--- Given records ---
━━━━━━━━━━━━━━━━

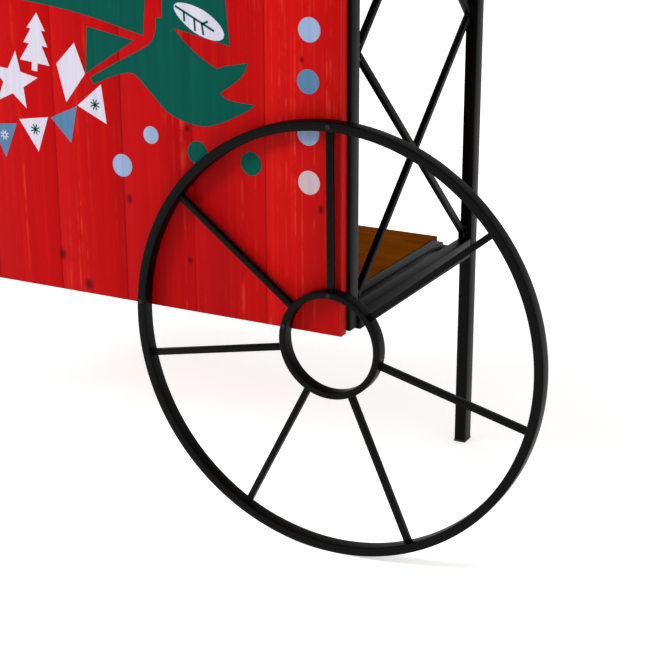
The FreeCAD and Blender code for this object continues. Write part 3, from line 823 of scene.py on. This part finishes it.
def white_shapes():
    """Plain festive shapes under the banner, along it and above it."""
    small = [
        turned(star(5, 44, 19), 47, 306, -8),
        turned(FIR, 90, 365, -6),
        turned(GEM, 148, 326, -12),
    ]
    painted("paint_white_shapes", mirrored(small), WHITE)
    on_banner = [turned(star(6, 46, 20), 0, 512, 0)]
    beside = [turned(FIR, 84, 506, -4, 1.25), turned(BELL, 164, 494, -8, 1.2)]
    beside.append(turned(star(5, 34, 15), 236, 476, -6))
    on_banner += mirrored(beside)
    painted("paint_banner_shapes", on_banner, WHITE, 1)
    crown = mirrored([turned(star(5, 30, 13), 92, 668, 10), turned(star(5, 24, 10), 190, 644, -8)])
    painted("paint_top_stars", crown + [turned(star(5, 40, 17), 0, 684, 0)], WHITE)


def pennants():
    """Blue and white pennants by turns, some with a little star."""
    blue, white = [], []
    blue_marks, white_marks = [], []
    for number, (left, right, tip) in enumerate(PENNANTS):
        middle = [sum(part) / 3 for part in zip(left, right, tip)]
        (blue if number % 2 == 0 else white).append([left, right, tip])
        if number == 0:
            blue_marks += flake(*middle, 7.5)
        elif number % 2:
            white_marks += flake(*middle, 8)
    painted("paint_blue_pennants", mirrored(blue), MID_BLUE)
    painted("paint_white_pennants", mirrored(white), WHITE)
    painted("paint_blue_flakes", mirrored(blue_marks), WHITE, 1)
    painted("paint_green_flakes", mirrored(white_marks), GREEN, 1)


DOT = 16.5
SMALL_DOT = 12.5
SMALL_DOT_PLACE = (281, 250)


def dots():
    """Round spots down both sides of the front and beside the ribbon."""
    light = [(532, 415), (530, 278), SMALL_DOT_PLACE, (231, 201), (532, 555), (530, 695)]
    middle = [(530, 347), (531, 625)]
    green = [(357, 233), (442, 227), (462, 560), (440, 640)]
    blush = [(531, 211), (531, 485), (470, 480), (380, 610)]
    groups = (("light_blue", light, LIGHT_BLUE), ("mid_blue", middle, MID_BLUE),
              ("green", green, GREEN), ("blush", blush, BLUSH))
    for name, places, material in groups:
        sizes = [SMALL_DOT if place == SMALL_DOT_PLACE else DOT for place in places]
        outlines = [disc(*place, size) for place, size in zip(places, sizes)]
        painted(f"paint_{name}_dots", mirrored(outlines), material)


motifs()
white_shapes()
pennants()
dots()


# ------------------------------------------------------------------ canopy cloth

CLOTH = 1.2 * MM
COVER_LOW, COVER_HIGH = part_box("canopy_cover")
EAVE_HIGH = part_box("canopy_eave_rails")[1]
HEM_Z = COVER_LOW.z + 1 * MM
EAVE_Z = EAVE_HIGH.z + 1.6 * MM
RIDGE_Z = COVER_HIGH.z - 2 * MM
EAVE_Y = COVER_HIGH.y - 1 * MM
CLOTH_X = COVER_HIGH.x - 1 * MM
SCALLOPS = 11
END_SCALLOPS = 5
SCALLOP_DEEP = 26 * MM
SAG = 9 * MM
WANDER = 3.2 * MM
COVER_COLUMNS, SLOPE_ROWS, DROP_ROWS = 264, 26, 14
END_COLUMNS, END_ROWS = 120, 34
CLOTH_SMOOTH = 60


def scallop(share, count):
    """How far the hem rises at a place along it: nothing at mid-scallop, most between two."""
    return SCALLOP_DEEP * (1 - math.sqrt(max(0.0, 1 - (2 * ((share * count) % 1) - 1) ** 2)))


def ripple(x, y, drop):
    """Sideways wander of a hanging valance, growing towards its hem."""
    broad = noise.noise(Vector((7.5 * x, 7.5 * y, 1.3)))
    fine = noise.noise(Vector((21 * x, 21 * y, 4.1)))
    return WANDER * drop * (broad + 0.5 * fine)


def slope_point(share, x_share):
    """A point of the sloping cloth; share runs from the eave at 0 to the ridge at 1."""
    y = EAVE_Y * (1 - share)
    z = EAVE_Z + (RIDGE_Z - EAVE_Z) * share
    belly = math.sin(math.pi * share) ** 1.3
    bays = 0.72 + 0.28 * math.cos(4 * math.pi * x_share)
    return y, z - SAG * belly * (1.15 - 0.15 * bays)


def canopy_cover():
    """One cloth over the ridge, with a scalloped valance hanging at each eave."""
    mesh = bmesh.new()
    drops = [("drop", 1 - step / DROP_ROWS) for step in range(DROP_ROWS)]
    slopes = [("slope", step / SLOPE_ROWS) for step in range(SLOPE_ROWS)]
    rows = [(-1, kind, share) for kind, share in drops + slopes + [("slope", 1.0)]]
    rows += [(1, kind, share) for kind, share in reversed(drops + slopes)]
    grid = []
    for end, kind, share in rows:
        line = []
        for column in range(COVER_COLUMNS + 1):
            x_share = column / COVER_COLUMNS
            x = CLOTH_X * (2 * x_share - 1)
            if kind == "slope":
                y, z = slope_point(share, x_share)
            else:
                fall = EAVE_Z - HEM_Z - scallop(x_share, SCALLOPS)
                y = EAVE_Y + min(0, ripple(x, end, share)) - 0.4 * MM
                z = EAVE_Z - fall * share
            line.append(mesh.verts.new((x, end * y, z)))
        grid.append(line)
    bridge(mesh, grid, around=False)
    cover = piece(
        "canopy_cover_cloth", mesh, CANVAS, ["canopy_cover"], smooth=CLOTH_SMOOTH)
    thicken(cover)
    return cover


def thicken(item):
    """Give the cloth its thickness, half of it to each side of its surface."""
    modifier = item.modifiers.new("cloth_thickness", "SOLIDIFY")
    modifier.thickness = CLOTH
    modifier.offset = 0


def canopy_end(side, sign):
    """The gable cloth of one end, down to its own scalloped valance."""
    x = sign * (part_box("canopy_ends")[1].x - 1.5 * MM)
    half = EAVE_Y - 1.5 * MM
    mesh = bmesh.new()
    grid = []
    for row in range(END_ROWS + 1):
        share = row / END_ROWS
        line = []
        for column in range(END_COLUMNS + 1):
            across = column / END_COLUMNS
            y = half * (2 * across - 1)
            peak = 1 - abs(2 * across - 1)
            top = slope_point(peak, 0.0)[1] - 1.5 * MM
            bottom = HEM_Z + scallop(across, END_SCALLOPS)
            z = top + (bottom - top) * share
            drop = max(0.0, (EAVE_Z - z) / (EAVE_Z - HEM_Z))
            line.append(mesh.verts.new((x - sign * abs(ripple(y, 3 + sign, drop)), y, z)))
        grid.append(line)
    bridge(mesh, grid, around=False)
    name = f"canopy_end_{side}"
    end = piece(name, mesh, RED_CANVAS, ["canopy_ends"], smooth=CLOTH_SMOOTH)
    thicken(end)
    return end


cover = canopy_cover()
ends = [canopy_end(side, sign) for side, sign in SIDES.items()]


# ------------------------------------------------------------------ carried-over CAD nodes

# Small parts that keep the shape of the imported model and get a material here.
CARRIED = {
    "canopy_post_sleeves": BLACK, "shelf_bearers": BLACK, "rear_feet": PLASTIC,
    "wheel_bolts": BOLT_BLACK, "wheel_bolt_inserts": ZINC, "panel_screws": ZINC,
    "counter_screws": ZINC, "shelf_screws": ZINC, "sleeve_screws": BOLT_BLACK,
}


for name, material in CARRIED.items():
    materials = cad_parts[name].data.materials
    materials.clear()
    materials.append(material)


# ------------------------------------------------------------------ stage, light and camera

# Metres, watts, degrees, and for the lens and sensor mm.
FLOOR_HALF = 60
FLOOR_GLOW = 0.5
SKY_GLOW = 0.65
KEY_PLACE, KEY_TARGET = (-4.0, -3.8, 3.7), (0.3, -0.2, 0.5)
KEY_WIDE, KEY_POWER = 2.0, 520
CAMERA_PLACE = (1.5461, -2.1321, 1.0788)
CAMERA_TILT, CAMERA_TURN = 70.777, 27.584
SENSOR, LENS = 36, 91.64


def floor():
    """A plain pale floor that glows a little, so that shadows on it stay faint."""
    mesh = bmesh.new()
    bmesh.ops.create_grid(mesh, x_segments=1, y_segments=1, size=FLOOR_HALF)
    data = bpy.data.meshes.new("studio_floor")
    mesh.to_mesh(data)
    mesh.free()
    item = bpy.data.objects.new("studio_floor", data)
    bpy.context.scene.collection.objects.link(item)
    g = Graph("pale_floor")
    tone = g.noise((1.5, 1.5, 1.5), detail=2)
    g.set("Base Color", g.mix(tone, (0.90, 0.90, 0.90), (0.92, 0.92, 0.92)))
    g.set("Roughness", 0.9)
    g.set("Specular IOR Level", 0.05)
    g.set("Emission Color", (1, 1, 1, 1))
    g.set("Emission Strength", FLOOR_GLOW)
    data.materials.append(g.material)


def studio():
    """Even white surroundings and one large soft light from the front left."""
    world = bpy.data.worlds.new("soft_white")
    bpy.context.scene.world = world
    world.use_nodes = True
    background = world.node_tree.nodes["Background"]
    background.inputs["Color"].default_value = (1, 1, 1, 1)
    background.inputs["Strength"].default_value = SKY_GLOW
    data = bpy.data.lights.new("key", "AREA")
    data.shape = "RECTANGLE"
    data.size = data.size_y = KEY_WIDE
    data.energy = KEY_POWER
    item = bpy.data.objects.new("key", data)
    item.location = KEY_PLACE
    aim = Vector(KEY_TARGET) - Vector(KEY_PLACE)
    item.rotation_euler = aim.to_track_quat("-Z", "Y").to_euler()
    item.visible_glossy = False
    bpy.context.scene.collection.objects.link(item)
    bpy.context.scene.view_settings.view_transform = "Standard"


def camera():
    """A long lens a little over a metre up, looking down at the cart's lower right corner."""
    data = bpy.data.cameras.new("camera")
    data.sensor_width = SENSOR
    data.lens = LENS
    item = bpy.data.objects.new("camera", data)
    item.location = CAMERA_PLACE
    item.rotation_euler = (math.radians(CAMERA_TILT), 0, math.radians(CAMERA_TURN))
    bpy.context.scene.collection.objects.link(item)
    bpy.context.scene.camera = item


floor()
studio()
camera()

━━━━━━━━━━━━━━━━

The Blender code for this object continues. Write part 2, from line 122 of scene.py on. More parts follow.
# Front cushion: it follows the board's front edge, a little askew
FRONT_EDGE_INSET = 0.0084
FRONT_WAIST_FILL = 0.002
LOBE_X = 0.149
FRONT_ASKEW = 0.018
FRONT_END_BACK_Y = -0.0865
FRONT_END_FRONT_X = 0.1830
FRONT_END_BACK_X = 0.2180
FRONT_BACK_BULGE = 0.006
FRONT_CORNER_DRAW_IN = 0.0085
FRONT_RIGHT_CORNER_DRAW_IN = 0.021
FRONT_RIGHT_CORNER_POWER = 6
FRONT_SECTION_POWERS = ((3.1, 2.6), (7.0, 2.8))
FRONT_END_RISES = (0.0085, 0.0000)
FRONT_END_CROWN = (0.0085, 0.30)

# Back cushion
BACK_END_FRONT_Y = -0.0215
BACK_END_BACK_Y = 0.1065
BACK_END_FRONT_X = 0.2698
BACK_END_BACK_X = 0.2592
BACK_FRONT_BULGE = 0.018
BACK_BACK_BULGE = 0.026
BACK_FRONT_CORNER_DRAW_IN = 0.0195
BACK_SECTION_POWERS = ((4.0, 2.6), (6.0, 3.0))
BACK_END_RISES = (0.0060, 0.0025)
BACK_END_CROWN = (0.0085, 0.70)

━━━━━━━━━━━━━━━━

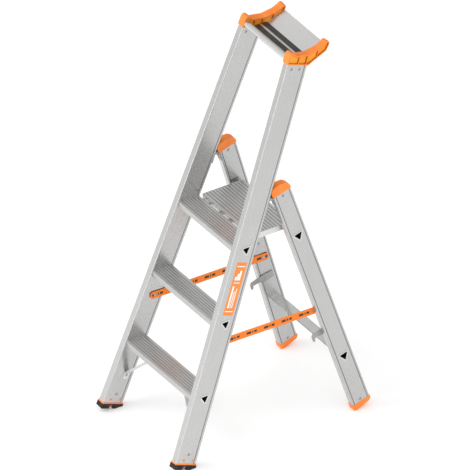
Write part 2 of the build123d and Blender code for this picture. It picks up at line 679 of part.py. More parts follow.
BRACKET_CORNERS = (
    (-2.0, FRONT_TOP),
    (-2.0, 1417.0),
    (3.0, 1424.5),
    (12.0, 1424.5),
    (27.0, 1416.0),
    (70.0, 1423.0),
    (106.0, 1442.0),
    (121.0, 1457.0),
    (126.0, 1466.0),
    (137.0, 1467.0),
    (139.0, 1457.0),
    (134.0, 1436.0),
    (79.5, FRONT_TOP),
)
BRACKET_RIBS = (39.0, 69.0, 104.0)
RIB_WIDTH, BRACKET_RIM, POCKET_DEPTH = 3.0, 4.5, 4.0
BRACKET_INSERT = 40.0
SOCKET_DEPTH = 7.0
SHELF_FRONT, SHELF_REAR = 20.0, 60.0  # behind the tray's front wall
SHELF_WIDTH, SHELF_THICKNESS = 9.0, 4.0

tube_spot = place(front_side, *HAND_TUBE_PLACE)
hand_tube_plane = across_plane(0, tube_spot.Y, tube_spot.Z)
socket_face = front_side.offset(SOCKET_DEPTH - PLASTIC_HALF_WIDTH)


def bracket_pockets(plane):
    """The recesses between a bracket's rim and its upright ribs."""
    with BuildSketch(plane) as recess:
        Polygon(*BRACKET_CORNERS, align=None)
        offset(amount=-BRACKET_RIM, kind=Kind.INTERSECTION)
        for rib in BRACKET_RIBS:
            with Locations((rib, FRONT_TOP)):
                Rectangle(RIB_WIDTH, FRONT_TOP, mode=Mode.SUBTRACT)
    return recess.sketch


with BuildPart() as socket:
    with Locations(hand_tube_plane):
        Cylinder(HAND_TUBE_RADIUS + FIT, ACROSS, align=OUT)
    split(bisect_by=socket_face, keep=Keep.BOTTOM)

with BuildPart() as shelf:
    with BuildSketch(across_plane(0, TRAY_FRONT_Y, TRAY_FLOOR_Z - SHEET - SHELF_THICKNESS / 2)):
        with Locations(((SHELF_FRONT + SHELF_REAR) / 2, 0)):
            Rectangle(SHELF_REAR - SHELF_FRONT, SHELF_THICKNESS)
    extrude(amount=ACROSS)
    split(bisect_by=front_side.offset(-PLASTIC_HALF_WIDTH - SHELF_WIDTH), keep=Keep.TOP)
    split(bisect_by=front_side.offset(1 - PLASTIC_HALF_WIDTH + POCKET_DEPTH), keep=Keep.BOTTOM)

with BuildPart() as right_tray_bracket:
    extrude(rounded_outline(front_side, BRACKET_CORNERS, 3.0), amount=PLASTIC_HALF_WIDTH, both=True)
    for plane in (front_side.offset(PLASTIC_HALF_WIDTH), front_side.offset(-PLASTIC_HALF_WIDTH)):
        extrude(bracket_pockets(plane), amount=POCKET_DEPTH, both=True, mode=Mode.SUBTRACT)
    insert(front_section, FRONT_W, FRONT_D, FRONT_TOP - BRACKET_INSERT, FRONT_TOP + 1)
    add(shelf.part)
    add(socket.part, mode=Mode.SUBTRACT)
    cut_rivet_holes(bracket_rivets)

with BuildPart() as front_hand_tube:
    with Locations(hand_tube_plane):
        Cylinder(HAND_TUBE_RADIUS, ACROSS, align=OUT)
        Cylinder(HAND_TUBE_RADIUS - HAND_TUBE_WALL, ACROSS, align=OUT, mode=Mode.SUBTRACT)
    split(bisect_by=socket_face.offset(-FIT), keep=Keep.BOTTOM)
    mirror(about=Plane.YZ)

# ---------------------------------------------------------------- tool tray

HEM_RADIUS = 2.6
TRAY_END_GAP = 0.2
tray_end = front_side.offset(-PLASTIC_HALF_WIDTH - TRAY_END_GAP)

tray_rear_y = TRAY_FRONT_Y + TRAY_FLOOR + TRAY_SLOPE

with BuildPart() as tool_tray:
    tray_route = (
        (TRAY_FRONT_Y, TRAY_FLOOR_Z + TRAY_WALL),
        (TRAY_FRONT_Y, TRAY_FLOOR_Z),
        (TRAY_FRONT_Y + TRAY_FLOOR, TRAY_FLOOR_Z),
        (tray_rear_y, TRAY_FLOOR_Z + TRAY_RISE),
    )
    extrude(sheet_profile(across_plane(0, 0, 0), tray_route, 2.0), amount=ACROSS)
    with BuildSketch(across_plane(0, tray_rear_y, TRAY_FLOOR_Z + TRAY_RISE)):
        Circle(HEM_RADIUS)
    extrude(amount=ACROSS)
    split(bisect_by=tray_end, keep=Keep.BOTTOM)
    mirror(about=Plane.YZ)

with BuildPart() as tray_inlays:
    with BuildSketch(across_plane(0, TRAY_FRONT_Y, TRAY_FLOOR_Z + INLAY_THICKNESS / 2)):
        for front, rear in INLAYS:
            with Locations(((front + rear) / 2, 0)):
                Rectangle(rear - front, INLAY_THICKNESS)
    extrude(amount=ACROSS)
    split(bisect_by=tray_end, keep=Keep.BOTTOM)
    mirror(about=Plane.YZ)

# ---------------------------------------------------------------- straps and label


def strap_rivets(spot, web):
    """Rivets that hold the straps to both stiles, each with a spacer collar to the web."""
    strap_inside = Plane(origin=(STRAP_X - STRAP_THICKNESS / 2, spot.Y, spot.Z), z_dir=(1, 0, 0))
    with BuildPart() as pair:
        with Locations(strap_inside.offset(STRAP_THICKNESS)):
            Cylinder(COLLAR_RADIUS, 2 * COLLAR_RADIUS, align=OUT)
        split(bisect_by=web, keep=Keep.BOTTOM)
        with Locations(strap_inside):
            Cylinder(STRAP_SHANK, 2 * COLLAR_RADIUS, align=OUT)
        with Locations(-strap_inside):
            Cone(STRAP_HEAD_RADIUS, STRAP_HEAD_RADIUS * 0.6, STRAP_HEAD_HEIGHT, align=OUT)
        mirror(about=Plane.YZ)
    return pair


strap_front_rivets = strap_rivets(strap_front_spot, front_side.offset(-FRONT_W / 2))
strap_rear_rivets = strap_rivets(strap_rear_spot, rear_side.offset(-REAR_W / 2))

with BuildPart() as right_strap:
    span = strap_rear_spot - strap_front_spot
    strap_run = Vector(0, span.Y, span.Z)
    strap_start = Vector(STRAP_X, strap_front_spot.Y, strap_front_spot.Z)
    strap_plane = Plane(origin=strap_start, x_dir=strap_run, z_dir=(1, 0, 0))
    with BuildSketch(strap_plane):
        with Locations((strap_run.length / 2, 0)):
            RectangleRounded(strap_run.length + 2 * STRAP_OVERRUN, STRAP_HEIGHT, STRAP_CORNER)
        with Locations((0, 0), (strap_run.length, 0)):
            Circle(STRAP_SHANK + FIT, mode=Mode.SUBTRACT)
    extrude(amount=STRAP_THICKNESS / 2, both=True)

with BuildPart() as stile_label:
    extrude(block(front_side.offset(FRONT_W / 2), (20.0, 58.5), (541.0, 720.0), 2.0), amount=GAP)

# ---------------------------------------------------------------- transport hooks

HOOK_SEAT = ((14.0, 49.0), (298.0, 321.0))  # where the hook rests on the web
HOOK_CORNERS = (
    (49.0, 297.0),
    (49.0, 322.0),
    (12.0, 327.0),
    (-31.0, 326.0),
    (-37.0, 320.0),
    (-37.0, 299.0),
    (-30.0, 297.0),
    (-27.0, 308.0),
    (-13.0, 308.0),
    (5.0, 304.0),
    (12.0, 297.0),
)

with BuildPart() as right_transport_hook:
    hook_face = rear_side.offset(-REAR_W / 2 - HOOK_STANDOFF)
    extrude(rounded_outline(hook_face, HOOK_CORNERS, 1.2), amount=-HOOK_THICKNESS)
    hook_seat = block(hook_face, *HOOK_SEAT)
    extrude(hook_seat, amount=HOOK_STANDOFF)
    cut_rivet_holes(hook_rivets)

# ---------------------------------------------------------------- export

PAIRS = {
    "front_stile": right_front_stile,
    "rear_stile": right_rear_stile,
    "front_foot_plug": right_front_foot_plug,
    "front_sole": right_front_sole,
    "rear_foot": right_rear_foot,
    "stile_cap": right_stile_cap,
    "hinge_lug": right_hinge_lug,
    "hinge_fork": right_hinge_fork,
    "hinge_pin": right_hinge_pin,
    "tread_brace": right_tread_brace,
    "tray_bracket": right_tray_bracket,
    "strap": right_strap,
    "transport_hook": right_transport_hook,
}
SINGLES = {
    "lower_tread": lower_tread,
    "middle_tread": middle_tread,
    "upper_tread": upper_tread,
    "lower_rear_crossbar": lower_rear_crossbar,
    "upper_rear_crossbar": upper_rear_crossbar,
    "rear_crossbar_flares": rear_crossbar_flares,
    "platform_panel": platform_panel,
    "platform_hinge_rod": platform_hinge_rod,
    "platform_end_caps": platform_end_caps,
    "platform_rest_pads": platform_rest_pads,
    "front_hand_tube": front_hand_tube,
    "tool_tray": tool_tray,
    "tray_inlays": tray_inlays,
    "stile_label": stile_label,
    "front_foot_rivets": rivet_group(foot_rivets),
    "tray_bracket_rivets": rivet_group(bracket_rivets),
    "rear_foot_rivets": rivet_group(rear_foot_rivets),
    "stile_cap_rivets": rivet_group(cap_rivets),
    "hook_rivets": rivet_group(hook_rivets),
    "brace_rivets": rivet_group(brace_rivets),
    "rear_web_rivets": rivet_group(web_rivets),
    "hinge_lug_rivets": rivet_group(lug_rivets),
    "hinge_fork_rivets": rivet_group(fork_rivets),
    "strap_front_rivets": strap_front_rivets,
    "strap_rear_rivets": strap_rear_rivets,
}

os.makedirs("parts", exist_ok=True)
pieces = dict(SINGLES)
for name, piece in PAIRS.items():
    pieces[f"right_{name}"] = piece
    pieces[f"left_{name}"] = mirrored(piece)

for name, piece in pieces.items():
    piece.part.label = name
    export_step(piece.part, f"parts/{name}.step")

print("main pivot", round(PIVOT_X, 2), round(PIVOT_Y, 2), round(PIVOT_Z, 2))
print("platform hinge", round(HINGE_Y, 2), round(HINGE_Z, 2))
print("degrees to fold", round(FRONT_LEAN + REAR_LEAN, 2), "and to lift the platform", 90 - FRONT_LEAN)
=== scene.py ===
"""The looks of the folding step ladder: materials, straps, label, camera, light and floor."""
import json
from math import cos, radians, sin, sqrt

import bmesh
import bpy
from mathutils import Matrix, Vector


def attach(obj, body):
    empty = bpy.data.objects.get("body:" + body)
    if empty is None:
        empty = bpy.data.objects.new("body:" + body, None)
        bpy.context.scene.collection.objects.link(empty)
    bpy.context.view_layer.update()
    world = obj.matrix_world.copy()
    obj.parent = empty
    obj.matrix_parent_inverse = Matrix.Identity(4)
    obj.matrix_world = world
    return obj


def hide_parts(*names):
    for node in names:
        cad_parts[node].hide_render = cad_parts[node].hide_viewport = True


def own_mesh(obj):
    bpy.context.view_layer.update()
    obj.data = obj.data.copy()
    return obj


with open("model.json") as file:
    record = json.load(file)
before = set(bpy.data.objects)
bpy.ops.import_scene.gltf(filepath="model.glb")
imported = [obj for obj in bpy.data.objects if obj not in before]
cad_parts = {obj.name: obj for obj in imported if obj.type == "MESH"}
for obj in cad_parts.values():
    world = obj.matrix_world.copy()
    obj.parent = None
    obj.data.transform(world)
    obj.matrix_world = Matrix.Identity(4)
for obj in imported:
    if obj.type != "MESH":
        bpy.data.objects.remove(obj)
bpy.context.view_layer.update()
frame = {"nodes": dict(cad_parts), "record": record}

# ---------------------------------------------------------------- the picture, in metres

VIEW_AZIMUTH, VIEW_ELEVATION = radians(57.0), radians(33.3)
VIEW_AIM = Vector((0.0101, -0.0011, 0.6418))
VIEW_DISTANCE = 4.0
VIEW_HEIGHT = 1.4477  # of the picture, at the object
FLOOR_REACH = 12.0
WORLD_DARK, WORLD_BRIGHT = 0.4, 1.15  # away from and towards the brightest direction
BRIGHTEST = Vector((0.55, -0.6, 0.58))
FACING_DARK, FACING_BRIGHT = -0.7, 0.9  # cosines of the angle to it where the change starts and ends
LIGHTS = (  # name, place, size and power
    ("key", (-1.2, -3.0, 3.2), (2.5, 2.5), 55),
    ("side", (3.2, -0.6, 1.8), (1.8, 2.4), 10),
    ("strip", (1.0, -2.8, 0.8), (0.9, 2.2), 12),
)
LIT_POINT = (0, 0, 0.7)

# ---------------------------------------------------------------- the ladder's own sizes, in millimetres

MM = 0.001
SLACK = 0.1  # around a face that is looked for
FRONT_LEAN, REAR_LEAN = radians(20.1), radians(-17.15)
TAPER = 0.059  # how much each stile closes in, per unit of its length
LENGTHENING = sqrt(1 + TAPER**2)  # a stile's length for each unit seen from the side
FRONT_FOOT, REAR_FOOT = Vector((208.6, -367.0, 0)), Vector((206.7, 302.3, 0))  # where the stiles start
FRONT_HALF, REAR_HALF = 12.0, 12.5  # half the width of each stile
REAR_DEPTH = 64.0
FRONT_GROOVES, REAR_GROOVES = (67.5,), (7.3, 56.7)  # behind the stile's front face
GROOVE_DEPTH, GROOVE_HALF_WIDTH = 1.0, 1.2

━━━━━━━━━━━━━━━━

--- Problem details ---
Exactly and only the lines from the line with "2), round(PIVOT_Z, 2))" to the line with "imported = [obj", both included, are to be printed.

--- Written solution ---
print("main pivot", round(PIVOT_X, 2), round(PIVOT_Y, 2), round(PIVOT_Z, 2))
print("platform hinge", round(HINGE_Y, 2), round(HINGE_Z, 2))
print("degrees to fold", round(FRONT_LEAN + REAR_LEAN, 2), "and to lift the platform", 90 - FRONT_LEAN)
=== scene.py ===
"""The looks of the folding step ladder: materials, straps, label, camera, light and floor."""
import json
from math import cos, radians, sin, sqrt

import bmesh
import bpy
from mathutils import Matrix, Vector


def attach(obj, body):
    empty = bpy.data.objects.get("body:" + body)
    if empty is None:
        empty = bpy.data.objects.new("body:" + body, None)
        bpy.context.scene.collection.objects.link(empty)
    bpy.context.view_layer.update()
    world = obj.matrix_world.copy()
    obj.parent = empty
    obj.matrix_parent_inverse = Matrix.Identity(4)
    obj.matrix_world = world
    return obj


def hide_parts(*names):
    for node in names:
        cad_parts[node].hide_render = cad_parts[node].hide_viewport = True


def own_mesh(obj):
    bpy.context.view_layer.update()
    obj.data = obj.data.copy()
    return obj


with open("model.json") as file:
    record = json.load(file)
before = set(bpy.data.objects)
bpy.ops.import_scene.gltf(filepath="model.glb")
imported = [obj for obj in bpy.data.objects if obj not in before]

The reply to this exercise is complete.